This post was prepared as an introduction to the December 3, 2015, screening of Black Journal: The Black G.I. and No Vietnamese Ever Called Me Nigger, which concludes the series “40 Years On: Screening the Vietnam War.” The screening takes place at 7PM at the IU Cinema and will be followed by a discussion with series curator James Paasche, BFC/A director Michael T. Martin, and BFC/A graduate assistant Dorothy Berry.
This series is sponsored by WTIU, IU Cinema, the Black Film Center/Archive, the Cinema and Media Studies program, The Media School, Indiana University Center for Documentary Research and Practice, and Veteran Support Services.

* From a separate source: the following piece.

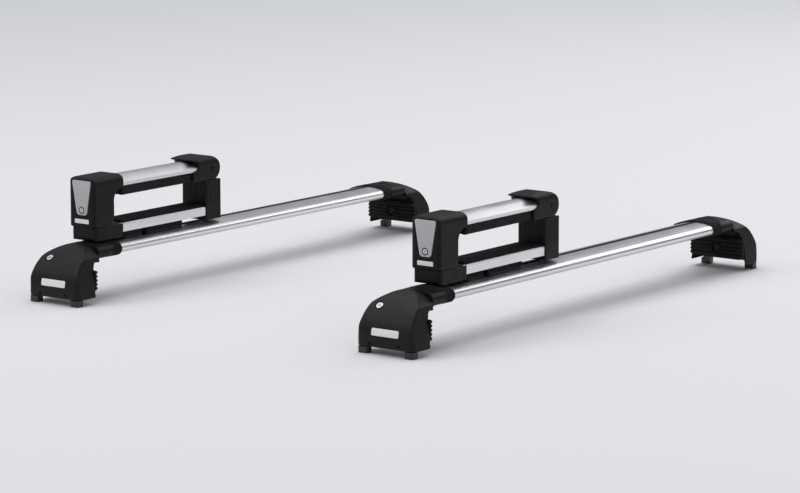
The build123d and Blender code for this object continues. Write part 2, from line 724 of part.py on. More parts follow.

The Black G.I. and No Vietnamese Ever Called Me Nigger highlight the parallels between the Civil Rights Movement and the Vietnam War, calling to stark attention the divisive issue of race in both military and civilian life. While the draft swept through the lives of the hundreds of thousands of men, the politically and economically disenfranchised were far more likely to face selective service, and African American men were largely part of those demographics. The films in tonight’s screening highlight the still-ongoing conflict of double-consciousness – patriotic Americans who want to serve and protect their country, even though their lived experience tells them that their country does not want to protect them.
The Black G.I. is a phenomenal documentary produced by filmmaker Kent Garrett for the WNET public affairs program, Black Journal. Garrett was granted permission to go to Vietnam by the Pentagon, in the hopes that the Black Journal episode would focus on the successes of African American military officers. Though they were guided through the country by Pentagon-sponsored public information officers, Garrett and his crew were given enough freedom that they were able to document the stories of the many men who followed after them and asked to participate.
The military men in The Black G.I. tell a story of service in an incredibly segregated army. Coming from a U.S. setting where performative Blackness, especially through dress and music, had never been more important, drafted men express anger at not being able to wear their natural hair and dashikis. Beyond questions of uniformity, their real complaints are that even on the other side of the world, they are still treated as though they are on the bottom rung. Soldiers talk about being called ugly by Vietnamese people, with one solider saying “Vietnamese girls called me a nigger – I know it’s not part of their language.” The idea that there was no equity of experience runs through the Black military narratives from drafted men to the military officers.
Those officers, the ones the Pentagon wanted featured, had a different, professional and career-oriented perspective on their service, but even the most loyal of them would not deny the issues faced. While they agreed things had gotten better, as their interviews progress, the disdain at their mistreatment bubbles to the surface (while remaining below the levels of insubordination).
In Struggles for Representation: African American Documentary Film and Video, Janet Cutler [co-editor, with her mother, BFC/A founder Phyllis Klotman – Ed.] discusses the thread of radical Black Nationalism that laced through every episode of Black Journal, mentioning a specific segment titled “And We Will Survive” where a blues singer’s cry of “Have you ever been mistreated? Then you know what I’m talking about” was layered with images of Vietnamese villages and a photo of an elderly Black man holder a poster reading “No Vietnamese Ever Called me Nigger.”
That shared colonial subjectivity implied with photographic collage by Black Journal comes into focus in the second documentary of tonight’s screening, which shares its name with that very poster. No Vietnamese Ever Called Me Nigger was filmed by director David Loeb Weiss and cameraman Michael Wadleigh on the occasion of the April 15, 1967 Spring Mobilization To End the War March. Though anti-war sentiment and a lack of support for the returning troops have become hallmarks in the collective memory of the Vietnam War, Weiss’ documentary shows a specific and separate response coming directly from and to the African American community.
The Mobilization March took place one week after Martin Luther King Jr.’s Riverside Church speech “Beyond Vietnam- A Time to Break Silence,” wherein the leader and orator protested the war, saying
We were taking the Black young men who had been crippled by our society and sending them eight thousand miles away to guarantee liberties in Southeast Asia which they had not found in southwest Georgia and East Harlem.
That sentiment – that there was a cruel irony in sending an oppressed people to fight in the name of their country for the freedom of others – is echoed in Weiss’ film, both by the protesters at the March and by the three Black Vietnam veterans, Dalton James, Preston Lay Jr., and Akmed Lorence, interviewed for the film. The three men express the same issue that Black soldiers had experienced after returning home from all major wars, that in spite of any equality gained in the military, in civilian life they were still subject to the laws of Jim Crow.
Like the soldiers in The Black G.I., James, Lay Jr. and Lorence, experienced racism in their integrated troops in Vietnam and then the further indignity felt in returning to a racist homeland. When viewed as companion pieces, The Black G.I. and No Vietnamese Ever Called Me Nigger paint a picture of conflict – personal and institutional, domestic and international – that defined a generation of Black Americans and would shape America overall for decades to come.